◆ **Data**:
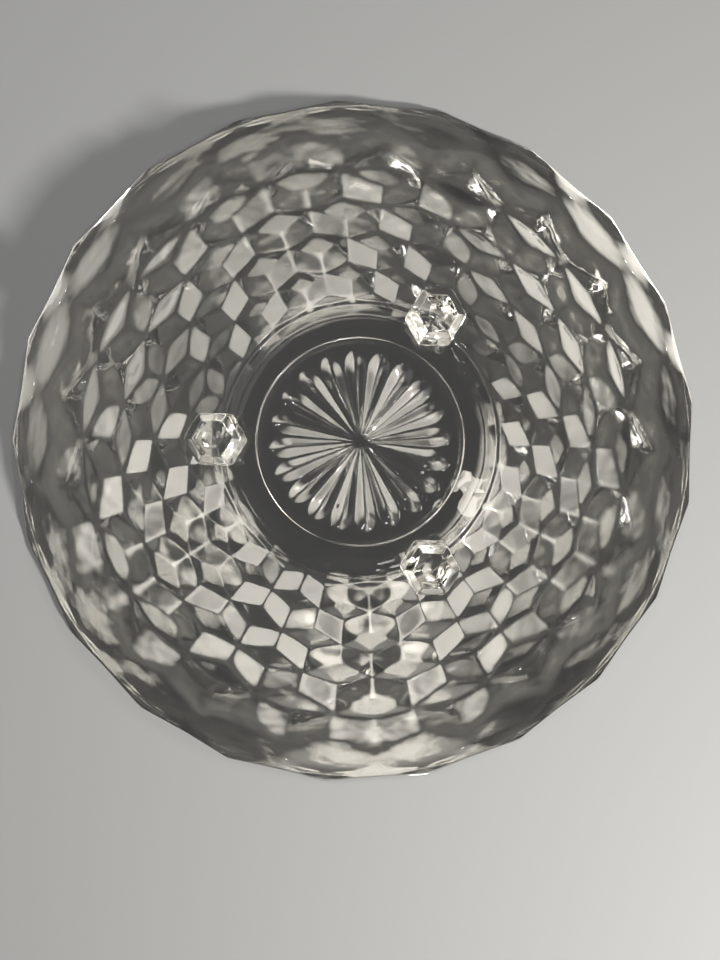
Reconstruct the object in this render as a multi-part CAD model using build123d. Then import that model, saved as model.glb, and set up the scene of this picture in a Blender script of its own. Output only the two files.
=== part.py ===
from build123d import *
import os
from math import cos, radians, sin

# A shallow flared bowl of clear pressed glass that stands on three hexagonal feet.
# It stands upright: +Z is up through the open mouth, and the origin is on the
# surface that the feet stand on, under the middle of the bowl.
# The glass is one pressing. Its nodes meet where the sections of the mould met:
# the cubed wall with its rim, the round base plate, and each foot.
# Lengths are in millimetres.

# --- driving dimensions -------------------------------------------------------

columns = 21                    # cubes in each row round the wall
rows = 5                        # rows of cubes from the base to the rim
first_column_angle = 180.0      # a column of the first row, above foot_1

# (radius, height) of the corners of the cubes, row by row from the base up.
# Peaks are the corners that stand out of the wall. Mid corners lie half a
# column to the side of their row's peaks, where neighbouring cubes touch.
first_mid_corner = (41.9, 11.0)
cube_peaks = [(48.2, 13.5), (58.9, 19.9), (71.3, 28.4), (86.4, 39.3), (107.0, 54.6)]
cube_mids = [(52.1, 17.1), (64.3, 25.4), (77.7, 35.4), (94.5, 48.0), (116.7, 63.7)]
first_pit_radius = 44.5         # lowest corners, between the cubes of row 1
last_pit_radius = 129.0         # top corners of the last row's diamonds

rim_height = 82.0
rim_edge_height = 2.0           # upright band below the rim's flat
rim_radius_at_columns = 133.6   # the rim is scalloped: out over each column
rim_radius_between = 131.4      # and in half a column to the side
lip_corner = (124.4, 71.0)      # start of the lip, between the last cubes

mouth_radius = 129.4            # inside edge of the rim
floor_height = 16.0             # inside, above the base plate
floor_radius = 40.0             # where the floor would meet the wall
floor_fillet = 16.0
wall_bow = 0.6                  # the inside wall is bowed out by this much

base_radius = 40.5
base_height = 10.0              # underside of the base plate
base_chamfer = 0.6
star_panel_radius = 30.5
star_panel_depth = 0.4

star_rays = 20
star_turn = -5.0                # angle of one ray
ray_start_radius = 1.4
ray_wide_radius = 20.5
ray_tip_radius = 26.8
ray_half_angle = 8.3
ray_depth = 1.7
ray_overrun = 1.0               # how far a ray's cutting shape starts below the panel

foot_circle_radius = 41.7
foot_angles = {"foot_1": 180.0, "foot_2": 60.0, "foot_3": -60.0}
foot_sides = 6
foot_end_radius = 5.7           # centre to corner of each hexagon
foot_bevel_radius = 8.2
foot_root_radius = 8.8
foot_bevel_height = 1.6
foot_top_height = 18.0          # above the glass that the foot runs into
dimple_radius = 2.8             # round hollow in the foot's end
dimple_depth = 0.6

clearance_above = 8.0           # how far cutting shapes run past the glass

half_column = 180.0 / columns


# --- outside of the wall ------------------------------------------------------

def corner(ring, half_step):
    """Put a (radius, height) pair at a number of half columns round the bowl."""
    angle = radians(first_column_angle + half_step * half_column)
    return (ring[0] * cos(angle), ring[0] * sin(angle), ring[1])


def line_to(start, end, radius):
    """Height, at a radius, of the line through two (radius, height) pairs."""
    slope = (end[1] - start[1]) / (end[0] - start[0])
    return start[1] + slope * (radius - start[0])


def chord_middle(ring):
    """Middle of the straight line between a ring's corners one column apart."""
    return (ring[0] * cos(radians(half_column)), ring[1])


def pit_ring(peak, mid, next_peak, next_mid):
    """Corner where a cube's diamond meets the next row, so that all stay flat."""
    centre = (0.0, line_to(next_peak, mid, 0.0))
    diamond_low = chord_middle(mid)
    diamond_slope = (diamond_low[1] - peak[1]) / (diamond_low[0] - peak[0])
    side_slope = (next_mid[1] - centre[1]) / next_mid[0]
    radius = (peak[1] - centre[1] - diamond_slope * peak[0]) / (side_slope - diamond_slope)
    return (radius, line_to(centre, next_mid, radius))


def cube_rings():
    """All rings of cube corners; index 0 is the edge beside the base plate."""
    peaks = [None] + cube_peaks
    mids = [first_mid_corner] + cube_mids
    centre = (0.0, line_to(peaks[1], mids[0], 0.0))
    pits = [(first_pit_radius, line_to(centre, mids[1], first_pit_radius))]
    for row in range(1, rows):
        pits.append(pit_ring(peaks[row], mids[row], peaks[row + 1], mids[row + 1]))
    last = line_to(peaks[rows], chord_middle(mids[rows]), last_pit_radius)
    pits.append((last_pit_radius, last))
    return peaks, mids, pits


def flat_face(corners):
    return Face(Wire.make_polygon([Vector(*point) for point in corners], close=True))


def cube_faces(peaks, mids, pits):
    """Three flat faces of each cube: one diamond and two sides."""
    faces = []
    for row in range(1, rows + 1):
        for column in range(columns):
            middle = 2 * column + (row + 1) % 2
            peak = corner(peaks[row], middle)
            below = corner(mids[row - 1], middle)
            diamond = [peak]
            diamond.append(corner(mids[row], middle + 1))
            diamond.append(corner(pits[row], middle))
            diamond.append(corner(mids[row], middle - 1))
            faces.append(flat_face(diamond))
            for side in (-1, 1):
                low = corner(pits[row - 1], middle + side)
                high = corner(mids[row], middle + side)
                faces.append(flat_face([peak, below, low, high]))
    return faces


def edge_faces(mids, pits):
    """Faces that close the cubes off at the base and at the rim."""
    lip_low = (rim_radius_at_columns, rim_height - rim_edge_height)
    lip_low_between = (rim_radius_between, rim_height - rim_edge_height)
    faces = []
    top = []
    bottom = []
    for column in range(columns):
        over = 2 * column
        between = over + 1
        ends = [corner(mids[0], over), corner(mids[0], over + 2)]
        bottom.append(ends[0])
        faces.append(flat_face([ends[0], corner(pits[0], between), ends[1]]))
        cube_top = corner(mids[rows], between)
        lip = corner(lip_corner, between)
        edge = corner(lip_low_between, between)
        edge_top = corner((rim_radius_between, rim_height), between)
        top.append(corner((rim_radius_at_columns, rim_height), over))
        top.append(edge_top)
        for side in (over, over + 2):
            pit = corner(pits[rows], side)
            side_edge = corner(lip_low, side)
            side_top = corner((rim_radius_at_columns, rim_height), side)
            faces.append(flat_face([cube_top, pit, lip]))
            faces.append(flat_face([lip, pit, edge]))
            faces.append(flat_face([pit, side_edge, edge]))
            faces.append(flat_face([edge, side_edge, side_top, edge_top]))
    faces.append(flat_face(top))
    faces.append(flat_face(bottom))
    return faces


def outer_form():
    """Solid with the cubed outside, before the inside is hollowed out."""
    peaks, mids, pits = cube_rings()
    return Solid(Shell(cube_faces(peaks, mids, pits) + edge_faces(mids, pits)))


# --- inside -------------------------------------------------------------------

def inside_form():
    """The space inside the bowl, carried on above the rim."""
    floor_end = (floor_radius, floor_height)
    mouth = (mouth_radius, rim_height)
    run = mouth_radius - floor_radius
    rise = rim_height - floor_height
    length = (run ** 2 + rise ** 2) ** 0.5
    middle_radius = floor_radius + run / 2 + wall_bow * rise / length
    middle_height = floor_height + rise / 2 - wall_bow * run / length
    above = (mouth_radius + clearance_above * run / rise, rim_height + clearance_above)
    outline = [
        Line((0, floor_height), floor_end),
        ThreePointArc(floor_end, (middle_radius, middle_height), mouth),
        Line(mouth, above),
        Line(above, (0, above[1])),
        Line((0, above[1]), (0, floor_height)),
    ]
    profile = make_face(outline)
    floor_corner = profile.vertices().sort_by_distance((*floor_end, 0))[0]
    profile = fillet(floor_corner, floor_fillet)
    return revolve(Plane.XZ * profile, Axis.Z)


# --- base plate ---------------------------------------------------------------

def base_disc():
    """Round plate under the floor, tall enough to reach into the inside."""
    height = floor_height + clearance_above - base_height
    disc = Pos(0, 0, base_height + height / 2) * Cylinder(base_radius, height)
    low_edge = disc.edges().filter_by(GeomType.CIRCLE).sort_by(Axis.Z)[0]
    return chamfer(low_edge, base_chamfer)


def star_ray(angle):
    """One pointed groove: a pyramid with a kite for its base, apex upwards."""
    panel_height = base_height + star_panel_depth
    deepest = Vector(ray_wide_radius, 0, panel_height + ray_depth)
    half_angle = radians(ray_half_angle)
    wide_x = ray_wide_radius * cos(half_angle)
    wide_y = ray_wide_radius * sin(half_angle)
    kite = [
        Vector(ray_start_radius, 0, panel_height),
        Vector(wide_x, wide_y, panel_height),
        Vector(ray_tip_radius, 0, panel_height),
        Vector(wide_x, -wide_y, panel_height),
    ]
    overrun = 1 + ray_overrun / ray_depth
    low = [deepest + (point - deepest) * overrun for point in kite]
    faces = [Face(Wire.make_polygon(low, close=True))]
    for index, point in enumerate(low):
        after = low[(index + 1) % len(low)]
        faces.append(Face(Wire.make_polygon([point, after, deepest], close=True)))
    return Rot(0, 0, angle) * Solid(Shell(faces))


def make_base_plate(disc, inside):
    panel_top = base_height + star_panel_depth
    panel = Pos(0, 0, panel_top / 2) * Cylinder(star_panel_radius, panel_top)
    plate = disc - inside - panel
    for ray in range(star_rays):
        plate = plate - star_ray(star_turn + ray * 360.0 / star_rays)
    return plate


# --- feet ---------------------------------------------------------------------

def hexagon(radius, height):
    return Pos(0, 0, height) * RegularPolygon(radius, foot_sides)


def make_foot(angle, glass_above):
    """A bevelled hexagonal block, cut off where it runs into the bowl."""
    bevel = loft([hexagon(foot_end_radius, 0), hexagon(foot_bevel_radius, foot_bevel_height)])
    sides = [hexagon(foot_bevel_radius, foot_bevel_height), hexagon(foot_root_radius, base_height)]
    root = extrude(hexagon(foot_root_radius, base_height), foot_top_height - base_height)
    block = bevel + loft(sides) + root
    ball_radius = (dimple_radius ** 2 + dimple_depth ** 2) / (2 * dimple_depth)
    dimple = Pos(0, 0, dimple_depth - ball_radius) * Sphere(ball_radius)
    foot = Rot(0, 0, angle) * Pos(foot_circle_radius, 0, 0) * (block - dimple)
    for piece in glass_above:
        foot = foot - piece
    return foot


# --- the bowl -----------------------------------------------------------------

def make_bowl():
    outside = outer_form()
    inside = inside_form()
    disc = base_disc()
    nodes = {}
    nodes["bowl_wall"] = outside - inside - disc
    nodes["base_plate"] = make_base_plate(disc, inside)
    for name, angle in foot_angles.items():
        nodes[name] = make_foot(angle, [outside, disc])
    return nodes


def main():
    os.makedirs("parts", exist_ok=True)
    for name, shape in make_bowl().items():
        solids = shape.solids()
        print(name, "solids", len(solids), "volume", round(shape.volume), "mm3")
        shape.label = name
        export_step(shape, f"parts/{name}.step")


main()
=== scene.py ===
from math import atan, cos, pi, radians, sin, sqrt

import bpy
from mathutils import Matrix, Vector


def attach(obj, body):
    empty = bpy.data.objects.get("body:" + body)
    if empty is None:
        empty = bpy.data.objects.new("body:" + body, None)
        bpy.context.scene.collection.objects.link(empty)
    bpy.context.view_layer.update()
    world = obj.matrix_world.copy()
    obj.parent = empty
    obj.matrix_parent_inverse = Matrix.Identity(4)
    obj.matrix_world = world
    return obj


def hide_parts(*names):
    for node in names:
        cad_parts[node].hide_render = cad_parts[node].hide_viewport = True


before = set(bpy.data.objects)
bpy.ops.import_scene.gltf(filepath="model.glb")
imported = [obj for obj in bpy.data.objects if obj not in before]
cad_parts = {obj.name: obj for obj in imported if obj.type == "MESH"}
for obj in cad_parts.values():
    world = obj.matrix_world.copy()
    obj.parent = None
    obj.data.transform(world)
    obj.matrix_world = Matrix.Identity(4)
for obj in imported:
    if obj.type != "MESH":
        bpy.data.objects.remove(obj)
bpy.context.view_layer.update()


# --- cubed wall, outside ------------------------------------------------------
# The flared wall and rim, of clear pressed glass. The mould gives it five rows
# of cubes, crisp near the base. Fire polishing, which melts the rim smooth, also
# softens the rows near it.

mm = 0.001
columns = 21
rows = 5
first_column_angle = 180.0
half_column = 180.0 / columns

# (radius, height) of each ring of corners, in millimetres, from the base up
first_mid_corner = (41.9, 11.0)
cube_peaks = [(48.2, 13.5), (58.9, 19.9), (71.3, 28.4), (86.4, 39.3), (107.0, 54.6)]
cube_mids = [(52.1, 17.1), (64.3, 25.4), (77.7, 35.4), (94.5, 48.0), (116.7, 63.7)]
first_pit_radius = 44.5
last_pit_radius = 129.0
lip_corner = (124.4, 71.0)
rim_height = 82.0
rim_edge_height = 2.0
rim_radius_at_columns = 133.6
rim_radius_between = 131.4

row_softness = [0.18, 0.22, 0.28, 0.4, 1.1, 2.2]   # corner rounding, base to rim
lip_softness = 2.0
rim_softness = 0.55             # at 0.8 the joins fail, with no error
edge_softness = 0.9             # lower edge of the rim; at 1.1 they fail too
flat_inset = 2.4                # the flat of a face starts at this many roundings
smooth_levels = 2


def corner(ring, half_step):
    """Put a (radius, height) pair at a number of half columns round the bowl."""
    angle = radians(first_column_angle + half_step * half_column)
    return Vector((ring[0] * cos(angle), ring[0] * sin(angle), ring[1]))


def line_to(start, end, radius):
    """Height, at a radius, of the line through two (radius, height) pairs."""
    slope = (end[1] - start[1]) / (end[0] - start[0])
    return start[1] + slope * (radius - start[0])


def chord_middle(ring):
    """Middle of the straight line between a ring's corners one column apart."""
    return (ring[0] * cos(radians(half_column)), ring[1])


def pit_ring(peak, mid, next_peak, next_mid):
    """Corner where a cube's diamond meets the next row, so that all stay flat."""
    centre = (0.0, line_to(next_peak, mid, 0.0))
    diamond_low = chord_middle(mid)
    diamond_slope = (diamond_low[1] - peak[1]) / (diamond_low[0] - peak[0])
    side_slope = (next_mid[1] - centre[1]) / next_mid[0]
    radius = (peak[1] - centre[1] - diamond_slope * peak[0]) / (side_slope - diamond_slope)
    return (radius, line_to(centre, next_mid, radius))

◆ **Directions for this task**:
From the very first line of the data through the line with "row, above foot_1" in it, please reproduce each line exactly and output nothing more.

◆ **Output of the exercise**:
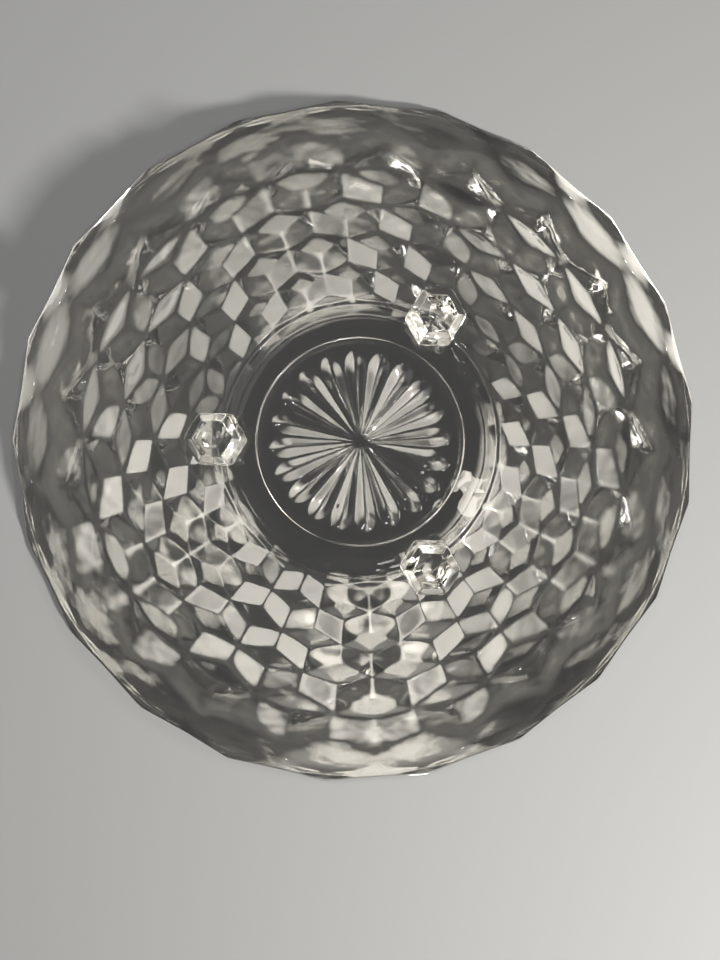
Reconstruct the object in this render as a multi-part CAD model using build123d. Then import that model, saved as model.glb, and set up the scene of this picture in a Blender script of its own. Output only the two files.
=== part.py ===
from build123d import *
import os
from math import cos, radians, sin

# A shallow flared bowl of clear pressed glass that stands on three hexagonal feet.
# It stands upright: +Z is up through the open mouth, and the origin is on the
# surface that the feet stand on, under the middle of the bowl.
# The glass is one pressing. Its nodes meet where the sections of the mould met:
# the cubed wall with its rim, the round base plate, and each foot.
# Lengths are in millimetres.

# --- driving dimensions -------------------------------------------------------

columns = 21                    # cubes in each row round the wall
rows = 5                        # rows of cubes from the base to the rim
first_column_angle = 180.0      # a column of the first row, above foot_1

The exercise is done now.